▶ **Exercise description**:
Read the data and repeat it in full, exactly.

▶ **Provided data**:
══════

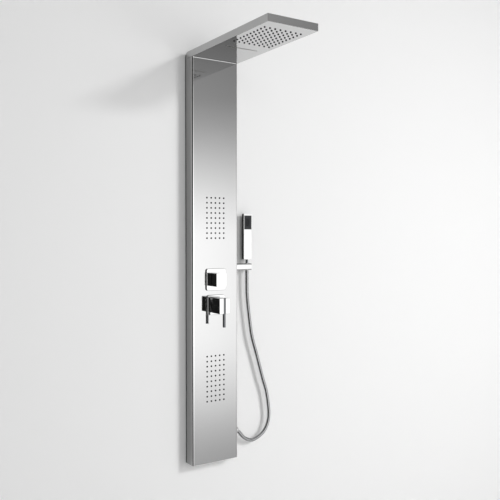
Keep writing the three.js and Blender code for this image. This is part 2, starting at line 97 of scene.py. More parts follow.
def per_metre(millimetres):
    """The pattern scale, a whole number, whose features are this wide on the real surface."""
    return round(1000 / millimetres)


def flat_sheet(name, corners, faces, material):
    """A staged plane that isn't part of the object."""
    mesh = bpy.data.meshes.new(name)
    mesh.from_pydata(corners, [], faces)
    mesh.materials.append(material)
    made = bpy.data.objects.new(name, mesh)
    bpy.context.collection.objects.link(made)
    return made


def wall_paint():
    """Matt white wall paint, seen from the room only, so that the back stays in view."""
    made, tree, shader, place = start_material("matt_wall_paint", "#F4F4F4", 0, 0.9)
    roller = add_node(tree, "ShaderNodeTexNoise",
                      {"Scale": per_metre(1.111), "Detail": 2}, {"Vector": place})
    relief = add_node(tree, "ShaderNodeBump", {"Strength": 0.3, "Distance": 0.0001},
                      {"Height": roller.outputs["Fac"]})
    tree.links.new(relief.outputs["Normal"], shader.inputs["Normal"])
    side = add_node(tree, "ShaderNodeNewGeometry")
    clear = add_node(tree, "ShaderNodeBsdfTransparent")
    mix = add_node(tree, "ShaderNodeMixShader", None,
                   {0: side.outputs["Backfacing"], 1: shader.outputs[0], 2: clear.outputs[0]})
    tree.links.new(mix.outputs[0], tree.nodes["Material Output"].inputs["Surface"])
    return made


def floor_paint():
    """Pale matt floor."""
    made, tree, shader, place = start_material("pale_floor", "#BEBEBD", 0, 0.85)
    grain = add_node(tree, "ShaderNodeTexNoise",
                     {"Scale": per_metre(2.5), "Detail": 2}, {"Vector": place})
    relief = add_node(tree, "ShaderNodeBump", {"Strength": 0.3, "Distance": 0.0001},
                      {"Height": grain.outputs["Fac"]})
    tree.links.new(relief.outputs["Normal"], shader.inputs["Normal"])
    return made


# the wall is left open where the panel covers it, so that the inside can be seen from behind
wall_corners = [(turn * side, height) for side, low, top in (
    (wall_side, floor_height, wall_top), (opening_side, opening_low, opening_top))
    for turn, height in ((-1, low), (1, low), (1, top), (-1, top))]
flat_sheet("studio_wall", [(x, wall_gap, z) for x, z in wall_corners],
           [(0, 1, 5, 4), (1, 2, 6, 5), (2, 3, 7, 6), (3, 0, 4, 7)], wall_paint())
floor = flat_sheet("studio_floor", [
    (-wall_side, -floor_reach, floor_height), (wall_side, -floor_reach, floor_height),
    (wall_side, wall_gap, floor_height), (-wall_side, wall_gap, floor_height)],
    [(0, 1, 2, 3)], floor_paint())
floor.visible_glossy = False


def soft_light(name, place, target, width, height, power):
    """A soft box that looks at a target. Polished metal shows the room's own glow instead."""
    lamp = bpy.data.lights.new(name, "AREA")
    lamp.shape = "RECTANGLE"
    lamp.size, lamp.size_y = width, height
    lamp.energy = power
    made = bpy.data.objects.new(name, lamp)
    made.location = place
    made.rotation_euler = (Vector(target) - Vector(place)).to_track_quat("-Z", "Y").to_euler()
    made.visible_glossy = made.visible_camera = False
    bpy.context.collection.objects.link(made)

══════

▶ **Correct response**:
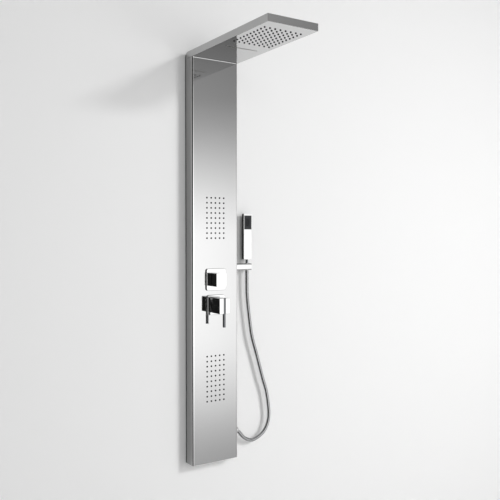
Keep writing the three.js and Blender code for this image. This is part 2, starting at line 97 of scene.py. More parts follow.
def per_metre(millimetres):
    """The pattern scale, a whole number, whose features are this wide on the real surface."""
    return round(1000 / millimetres)


def flat_sheet(name, corners, faces, material):
    """A staged plane that isn't part of the object."""
    mesh = bpy.data.meshes.new(name)
    mesh.from_pydata(corners, [], faces)
    mesh.materials.append(material)
    made = bpy.data.objects.new(name, mesh)
    bpy.context.collection.objects.link(made)
    return made


def wall_paint():
    """Matt white wall paint, seen from the room only, so that the back stays in view."""
    made, tree, shader, place = start_material("matt_wall_paint", "#F4F4F4", 0, 0.9)
    roller = add_node(tree, "ShaderNodeTexNoise",
                      {"Scale": per_metre(1.111), "Detail": 2}, {"Vector": place})
    relief = add_node(tree, "ShaderNodeBump", {"Strength": 0.3, "Distance": 0.0001},
                      {"Height": roller.outputs["Fac"]})
    tree.links.new(relief.outputs["Normal"], shader.inputs["Normal"])
    side = add_node(tree, "ShaderNodeNewGeometry")
    clear = add_node(tree, "ShaderNodeBsdfTransparent")
    mix = add_node(tree, "ShaderNodeMixShader", None,
                   {0: side.outputs["Backfacing"], 1: shader.outputs[0], 2: clear.outputs[0]})
    tree.links.new(mix.outputs[0], tree.nodes["Material Output"].inputs["Surface"])
    return made


def floor_paint():
    """Pale matt floor."""
    made, tree, shader, place = start_material("pale_floor", "#BEBEBD", 0, 0.85)
    grain = add_node(tree, "ShaderNodeTexNoise",
                     {"Scale": per_metre(2.5), "Detail": 2}, {"Vector": place})
    relief = add_node(tree, "ShaderNodeBump", {"Strength": 0.3, "Distance": 0.0001},
                      {"Height": grain.outputs["Fac"]})
    tree.links.new(relief.outputs["Normal"], shader.inputs["Normal"])
    return made


# the wall is left open where the panel covers it, so that the inside can be seen from behind
wall_corners = [(turn * side, height) for side, low, top in (
    (wall_side, floor_height, wall_top), (opening_side, opening_low, opening_top))
    for turn, height in ((-1, low), (1, low), (1, top), (-1, top))]
flat_sheet("studio_wall", [(x, wall_gap, z) for x, z in wall_corners],
           [(0, 1, 5, 4), (1, 2, 6, 5), (2, 3, 7, 6), (3, 0, 4, 7)], wall_paint())
floor = flat_sheet("studio_floor", [
    (-wall_side, -floor_reach, floor_height), (wall_side, -floor_reach, floor_height),
    (wall_side, wall_gap, floor_height), (-wall_side, wall_gap, floor_height)],
    [(0, 1, 2, 3)], floor_paint())
floor.visible_glossy = False


def soft_light(name, place, target, width, height, power):
    """A soft box that looks at a target. Polished metal shows the room's own glow instead."""
    lamp = bpy.data.lights.new(name, "AREA")
    lamp.shape = "RECTANGLE"
    lamp.size, lamp.size_y = width, height
    lamp.energy = power
    made = bpy.data.objects.new(name, lamp)
    made.location = place
    made.rotation_euler = (Vector(target) - Vector(place)).to_track_quat("-Z", "Y").to_euler()
    made.visible_glossy = made.visible_camera = False
    bpy.context.collection.objects.link(made)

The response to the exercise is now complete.